Courtesy ABC News
Experts are surprised and skeptical of a Colorado judge's ruling that Aurora
theater shooter James Holmes could be subjected to a "truth serum" if he decides
to plead not guilty by reason of insanity.
The term used by Judge William Sylvester earlier this week in his court
ruling was that a "narcoanalytic interview" could be employed to determine if
Holmes is genuinely insane.
"The last time I had read that term being used as if the practice had any
validity was decades ago," said Alison Winter, a professor of history of science
and medicine at the University of Chicago who has done extensive research on
"truth serum."
The idea behind this nearly century old tool is not that it forces people to
tell the truth, but that it lowers their inhibitions and presumably makes them
more inclined to talk.
Experts take issue with the technique, but acknowledge the "seductive" nature
of the idea behind it.
Sylvester's court order does not specify what drugs could be used on Holmes,
but it would likely be a drug like sodium amytal or sodium pentothal.
A judge entered a standard
not guilty plea on Holmes' behalf on Tuesday.

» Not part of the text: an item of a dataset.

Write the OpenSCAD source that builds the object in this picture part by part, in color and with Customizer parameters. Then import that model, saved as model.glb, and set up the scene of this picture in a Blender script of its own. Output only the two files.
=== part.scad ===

He is accused of killing 12
and wounding dozens in an Aurora movie theater on July 20, 2012. The option of
not guilty by reason of insanity is still open to Holmes and his attorneys.
"It shall also be permissible to conduct a narcoanalytic interview of you
with such drugs as are medically appropriate, and to subject you to polygraph
examination," Sylvester wrote in the order. The test could be used to help
determine Holmes' mental condition.
Defense attorneys filed a motion opposing the technique, but the judge signed
the order that permits it.
"It's an extraordinarily unusual procedure to use," Dr. Steven Hoge, a
clinical professor of psychiatry at Columbia University in New York, told
ABCNews.com. "The fact that they've linked it to the use of polygraph makes me
concerned that they do believe that it is indeed a 'truth serum' and there's no
evidence to support that."
Hoge said that are no controlled studies that demonstrate that information
obtained under narcoanalysis is reliable.
"The idea that sodium amytal is a truth serum is not correct," he said. "It's
an invalid belief. It is unproven in its ability to produce reliable information
and it's not a standard procedure used by forensic psychiatrists in the
assessment of the insanity defense, nor is polygraph."
Hoge once administered "truth serum" himself in Massachusetts in the 1980s.
"I've used it once in an attempt to recover memory from a severely
intoxicated man who couldn't recall what he had done while intoxicated," Hoge
said. "It was unsuccessful."
The drug was administered to the inmate in a hospital setting because it can
result in the suppression of breathing, Hoge said. An IV drip was inserted and
sodium amytal was injected into the patient who then answered questions.
Winter said the first "truth serum" was introduced by Robert House, a Texas
doctor who was using it as an obstetric anesthetic during labor around 1915.
He discovered that when the drug administered to women during childbirth was
used at a lower dose--but not low enough for patients to lose
consciousness--people would be in a state where he thought "they wouldn't censor
themselves," Winter said.
"He wasn't thinking of it as an interrogation tool," Winter said. "Lots of
people laughed at him, but there was quite a bit of interest in whether you
could get people to deliver the truth."
Winter said that in the 1920's and 1930's the truth serum became "a kind of
shadowy police tool."
"The results of the supposed truth serum were not admissible in court, but
they were sometimes used as interrogation aids," she said. "There isn't a lot of
documentation of this, but there's enough to see that it was done."
During World War II, the drug was sometimes used as a way of identifying
people who were faking being shell-shocked.
Since then, mentions and use of the drug have been very rare.